What you can see, looking at this thing, is that there’s an awfully good negative correlation between comparative inventory and WTI spot price. And that’s the reason that it’s important.
The salient features on this chart are that back in mid-February we were not at an all-time high comparative inventory, which is actually back in March-April of 2016, but we were pretty darn high. We were second-highest: 213 million barrels by my count. And we have dropped as of yesterday to 74 million barrels.
That is huge. That’s a 139 million barrel drop over a period of 30-some-odd weeks. And there have been a couple of weeks where it went up a little or went sideways. But that is consistent, that’s a trend. We have to pay attention to it.
What’s also important and interesting is that, typically we see a pretty big price response – again, just looking at this time period since the price collapse in ‘14 – you see a pretty good price response whenever comparative inventory goes down. And it’s really striking how we’ve had the biggest drop in comparative inventory ever, and prices have just kind of hung in there between $45 and $55 a barrel. I’m showing $40 to $50.
And so an astute observer would say, your correlation doesn’t really work. And I would argue that, actually, it does, that an awful lot of those price responses were based on sentiment. And we had some price run-ups, particularly in early ‘16, that proved to be vapor and went away in a big hurry.

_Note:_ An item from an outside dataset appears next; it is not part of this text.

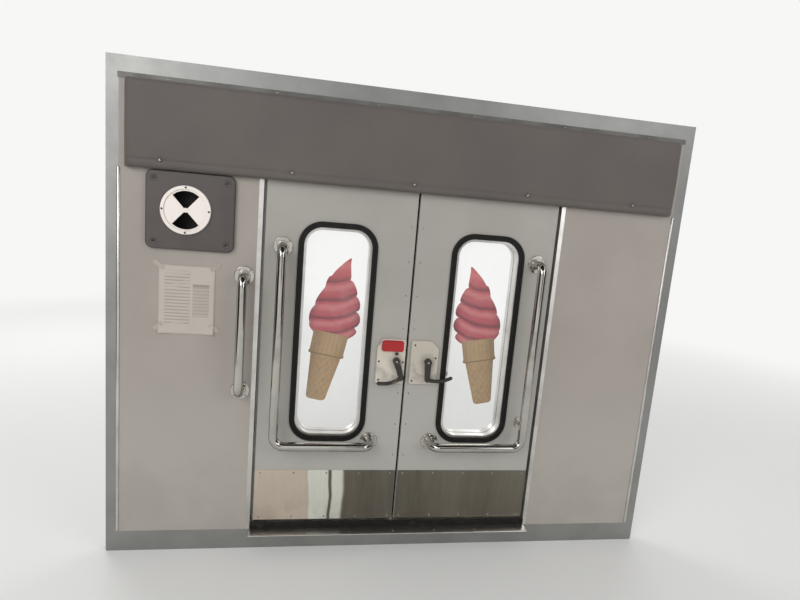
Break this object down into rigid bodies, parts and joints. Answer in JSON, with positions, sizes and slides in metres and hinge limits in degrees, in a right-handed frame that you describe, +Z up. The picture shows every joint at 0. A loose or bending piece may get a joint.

So those are the key points in this. And as we get on to the next slide or two, I’ll explain exactly why price is responding exactly as it should. It still is an awfully good negative correlation. It’s just the amplitude has been suppressed, as it should be.
Erik: Now, before we move on to the next slide, which is one of my favorite charts of all the ones that you do, I’ve got a question on this one. Because I can’t help but notice this period that you have in the dark red rectangle here, where price appears not to be responding to rapidly declining comparative inventory. It’s also roughly the same time period that exports have been legal.
And some people have argued that, with the legalized export of US crude, basically, the oil that was being put in storage before is now being exported. If you were to adjust your comparative inventory to say let’s pretend all exported oil got added to inventory, then it would be a vastly different picture.
So do you think that there’s any truth to that? And how do you reconcile that? Because we’re really kind of apples to oranges when we talk about comparative inventory. It’s based on a five-year average when, for all of those five years, it was illegal to export crude oil from the United States during that period.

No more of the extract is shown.